La transumanza delle greggi dai pascoli montani a quelli di pianura, avveniva lungo strade chiamate tratturi, percorsi erbosi creati dal passaggio delle carovane di animali, a volte larghi più di cento metri. Si trattava di un sistema complesso in cui, da arterie più centrali, si ramificavano miriadi di tratturelli, disseminati di rifugi e ricoveri per il bestiame.

Sugli altipiani di Castelluccio di Norcia, nel XVI secolo, furono istituite tre strade doganali per la transumanza il cui uso era subordinato al pagamento di un pedaggio. Le greggi potevano uscire dal percorso e pascolare ai margini del tracciato occupando una fascia di terreno ampia al massimo 20 canne, pari a circa 40 metri. La “Via Imperiale” era una delle tre strade doganali, così importante da essere presa come riferimento per il confine umbro-marchigiano: a monte l’Umbria, a valle le Marche.

Sui Monti della Laga, la “Via Ranna“, il sentiero che taglia in quota il versante occidentale di Cima Lepri, era un ardito tratturo che collegava i vari stazzi disseminati lungo queste ripide valli, precisamente tra Cima Lepri e Pizzo di Moscio.

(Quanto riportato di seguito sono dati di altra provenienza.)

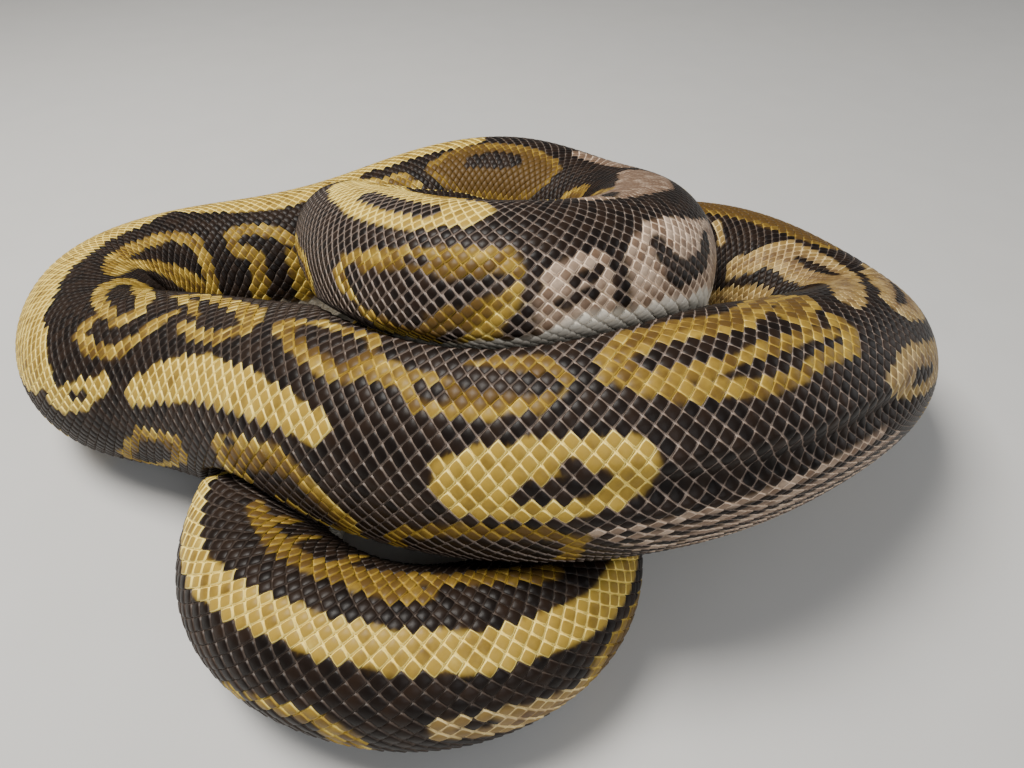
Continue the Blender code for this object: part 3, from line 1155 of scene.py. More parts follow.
@dataclass
class Scales(Layer):
    """Scales laid over the skin as joined meshes.

    Attributes:
        face: The lips and eyes of the head, whose plates take the place of scales.
    """

    face: "Face"

    # The plate: points round each ring, the rings' radii, the height over the skin at each radius,
    # and how much a radius counts as the edge.
    seed = 17
    segments = 12
    rings = (1.0, 0.90, 0.73)
    heights = ((0.0, 0.58), (0.73, 0.51), (0.90, 0.37), (1.0, 0.02))
    edges = ((0.73, 0.0), (0.90, 0.8), (1.0, 1.0))
    # Share of its place that a scale fills, how much that varies, and how far its middle strays.
    fill = 0.95
    sizes = (0.97, 1.03)
    stray = 0.022
    # Power of the outline on the body and on the head, and where the one turns into the other.
    power = 1.16
    head_power = 1.6
    head_fill = 0.86
    head_ends = (40, 85)
    # Where the surface is drawn out or crowded, a scale is shorter in counts, within these limits.
    most_stretch = 1.16
    least_stretch = 0.05
    # How much thinner small scales are, and how far the hind edge rises and the front edge sinks.
    full_size = 4.4
    least_lift = 0.45
    hind_lift = 0.14
    flank_lift = 0.22
    flank = (25, 80)
    front_sink = 0.14
    # How far each point's colour follows the point from the scale's middle.
    follow = 0.34

    def __post_init__(self) -> None:
        """Draw the plate that every scale is made from."""
        self.plate = Plate(self.segments, self.rings)

    def lay(self, name: str, start: float, end: float) -> Shell:
        """Lay the scales of one stretch of the body.

        Args:
            name: The name of the piece.
            start: Distance from the snout at which the stretch starts.
            end: Distance at which it ends.

        Returns:
            The joined scales.
        """
        lattice, surface, plate = self.lattice, self.surface, self.plate
        random = np.random.default_rng(int(start) + self.seed)
        count, row = lattice.centres(start, end)
        along = lattice.along(count)
        angle = lattice.angle(along, row)
        kept = self._kept(along, angle)
        count, row, along, angle = count[kept], row[kept], along[kept], angle[kept]
        total = len(count)
        stretch = np.maximum(surface.lookup(lattice.stretch, along, angle), self.least_stretch)
        length = 0.5 * self.fill * np.minimum(1.0, self.most_stretch / stretch)
        length = length * random.uniform(*self.sizes, total)
        width = self.fill * random.uniform(*self.sizes, total)
        body = smooth(*self.head_ends, along)[:, None, None]
        shape = body * plate.outline(self.power)
        shape = shape + (1 - body) * plate.outline(self.head_power) * self.head_fill
        count = count + random.uniform(-self.stray, self.stray, total)
        row = row + random.uniform(-self.stray, self.stray, total)
        ahead = np.clip(count[:, None] + length[:, None] * shape[:, :, 0], 0, lattice.count[-1])
        places = lattice.along(ahead)
        angles = lattice.angle(places, row[:, None] + width[:, None] * shape[:, :, 1])
        points = surface.place(places, angles, self._lift(along, angle, shape[:, :, 0]) - skin_depth(places))
        points[..., 2] = np.maximum(points[..., 2], 0.0)
        seen_along = along[:, None] + self.follow * (places - along[:, None])
        seen_angle = angle[:, None] + self.follow * (angles - angle[:, None])
        marking = self.markings.at(seen_along.ravel(), seen_angle.ravel())
        grain = channels(random.uniform(0, 1, total)[:, None], read(self.edges, plate.radius)[None],
                         read(NET, along)[:, None], random.uniform(0, 1, total)[:, None])
        unwrap = channels((along - start) / (end - start), (angle + 180) / 360)
        unwrap = np.clip(unwrap, MARGIN, 1 - MARGIN)[:, None] + PATCH * PATCH_FILL * shape
        return Shell(name, points, plate.copies(total), marking, grain, unwrap)

    def _lift(self, along: Array, angle: Array, ahead: Array) -> Array:
        """Work out how far the points of scales stand over the skin.

        Args:
            along: Distances of the scales from the snout.
            angle: The scales' angles from the back.
            ahead: How far each point lies behind or before its scale's middle, from -1 to 1.

        Returns:
            The height of each point of each scale.
        """
        size = np.minimum(1.0, np.interp(along, self.surface.along, self.lattice.pitch) / self.full_size)
        size = size[:, None]
        lift = read(self.heights, self.plate.radius)[None] * (self.least_lift + (1 - self.least_lift) * size)
        raised = self.hind_lift + self.flank_lift * smooth(*self.flank, np.abs(angle))
        lift = lift + raised[:, None] * size * np.clip(ahead, 0, 1)
        return lift + self.front_sink * np.clip(ahead, -1, 0) * size

    def _kept(self, along: Array, angle: Array) -> Array:
        """Find the scales that aren't in the way of the head's plates.

        Args:
            along: Distances of the scales from the snout.
            angle: Their angles from the back.

        Returns:
            Which scales are kept.
        """
        face = self.face
        points = self.surface.place(along, angle)
        over_lip = face.local(along, points)[1] - face.lip_height(along)
        low, high = face.lips_clear
        taken = (along < face.lip_end + face.corner_clear) & (over_lip > low) & (over_lip < high)
        for sign in (-1, 1):
            taken |= np.linalg.norm(points - face.eye_middle(sign), axis=-1) < face.eye_clear
        for place, long, turn, broad in face.boxes_clear:
            taken |= (np.abs(along - place) < long) & (np.abs(np.abs(angle) - turn) < broad)
        return ~taken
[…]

Transumanti erano anche i mietitori che lungo il “Sentiero dei Mietitori”, dal versante orientale dei Sibillini, si recavano verso Castelluccio e Norcia a “fare la piazza”, offrire cioè la loro opera al mattino presto a chi era in cerca di manovalanza per i lavori di mietitura che in quell’area si svolge circa un mese più tardi.

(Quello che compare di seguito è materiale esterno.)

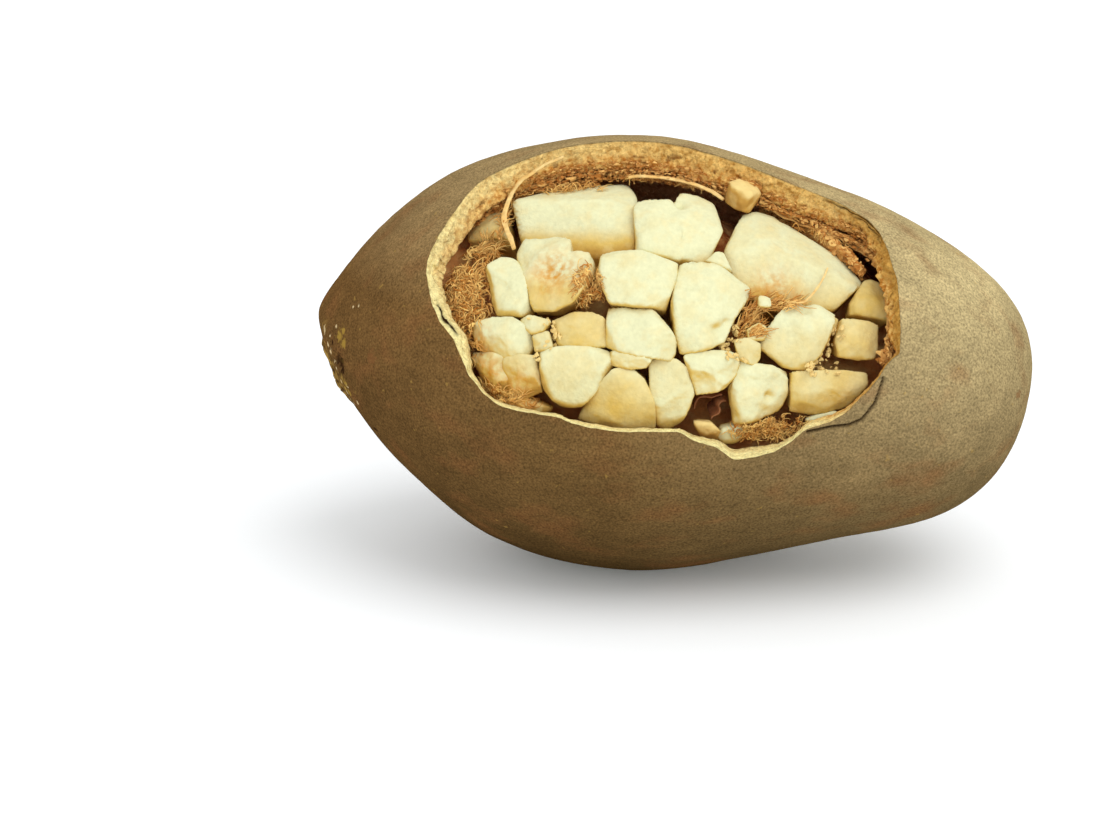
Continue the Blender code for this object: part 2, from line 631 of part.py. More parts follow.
def along_route(route, share):
    """Place at a share of a route of (station, turn, inset), on a smooth curve."""
    spot = share * (len(route) - 1)
    here = min(int(spot), len(route) - 2)
    part = spot - here
    before = Vector(route[max(here - 1, 0)])
    start = Vector(route[here])
    end = Vector(route[here + 1])
    after = Vector(route[min(here + 2, len(route) - 1)])
    return 0.5 * (2 * start + (end - before) * part
                  + (2 * before - 5 * start + 4 * end - after) * part ** 2
                  + (3 * start - before - 3 * end + after) * part ** 3)


def build_sheet(entry, pieces, collection, parent, colour):
    """A strip of membrane: a rippled grid along its line, thickened."""
    name, width, thick, ripple, route = entry
    draw = random.Random(name)
    phase = draw.uniform(0, math.tau)
    inward = name.startswith("septum_fold")
    shape = bmesh.new()
    bmesh.ops.create_grid(shape, x_segments=3 * len(route), y_segments=2, size=0.5)
    for vert in shape.verts:
        share = vert.co.x + 0.5
        side = vert.co.y
        station, turn, inset = along_route(route, share)
        ahead = along_route(route, min(share + 0.02, 1.0)) - along_route(route, max(share - 0.02, 0))
        away = outwards(station, turn)
        tangent = on_skin(station + ahead.x * 0.1, turn + ahead.y * 0.1, inset)
        run = (tangent - on_skin(station, turn, inset)).normalized()
        spread = -away if inward else away.cross(run).normalized()
        narrow = 1 - SHEET_TAPER * abs(2 * share - 1) ** 3
        offset = side + (0.5 if inward else 0.0)
        lift = ripple * math.sin(SHEET_WAVES[0] * share + SHEET_WAVES[1] * side + phase)
        normal = run.cross(spread).normalized() if inward else away
        point = on_skin(station, turn, inset) + spread * (offset * width * narrow) + normal * lift
        vert.co = clear_of(pieces, point, away, SHEET_CLEAR + thick / 2) if not inward else point
    sheet = new_object(name, mesh_from(name, shape), collection, parent, colour)
    step = sheet.modifiers.new("thickness", "SOLIDIFY")
    step.thickness = thick * MM
    step.offset = 0
    return sheet


def main():
    """Build the pod."""
    for old in list(bpy.data.objects):
        bpy.data.objects.remove(old)
    scene = bpy.context.scene
    collection = bpy.data.collections.new("baobab_pod")
    cutters = bpy.data.collections.new("cutters")
    scene.collection.children.link(collection)
    scene.collection.children.link(cutters)

    axis = bpy.data.objects.new("pod_axis", None)
    axis.location = Vector(AXIS_PLACE) * MM
    axis.rotation_euler = (0, math.radians(AXIS_TILT), 0)
    collection.objects.link(axis)

    woody = material("woody_shell", 0.16, 0.10, 0.045, 0.9)
    pulp = material("dry_pulp", 0.85, 0.79, 0.55, 0.9)
    build_shell(collection, cutters, axis, woody)
    pieces = [Piece(*entry) for entry in PIECES]
    for piece in pieces:
        build_piece(piece, collection, axis, pulp)
    build_heap(collection, axis, pulp)
    fibre = material("pod_fibre", 0.50, 0.26, 0.07, 0.8)
    membrane = material("membrane", 0.55, 0.36, 0.15, 0.7)
    for entry in TUFTS:
        build_tuft(entry, pieces, collection, axis, fibre)
    for entry in SHEETS:
        build_sheet(entry, pieces, collection, axis, membrane)


main()
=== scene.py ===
"""Visual model of a baobab fruit pod, broken open along one flank and full of dry pulp.

Lengths are millimetres in the pod's own frame until a mesh is made. A place on the pod is
a station (along the axis from the belly), a turn (degrees round it from the front up) and
an inset (how far in from the skin), as the solids of the frame have it.
"""

from __future__ import annotations

import logging
import math
import random
from dataclasses import dataclass, field
from enum import Enum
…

Per finire non si può non fare un riferimento ai miti e alle leggende dei Monti Sibillini. Queste montagne sono state meta e crocevia nel tardo Medioevo e nel Rinascimento di maghi, cavalieri erranti e uomini di cultura di cui restano tante storie e racconti che ritroviamo nei toponimi della sentieristica: la Strada delle Fate, il Sentiero del Meschino, Passo Cattivo, Forca di Giuda, il Malpasso.

La montagna è il severo guardiano della nostra storia, fedele custode di un patrimonio culturale d’incommensurabile valore, e le antiche strade e i sentieri sono gli esempi dell’integrazione dell’uomo nell’ambiente che abbiamo il dovere di mantenere…… non solo nel ricordo.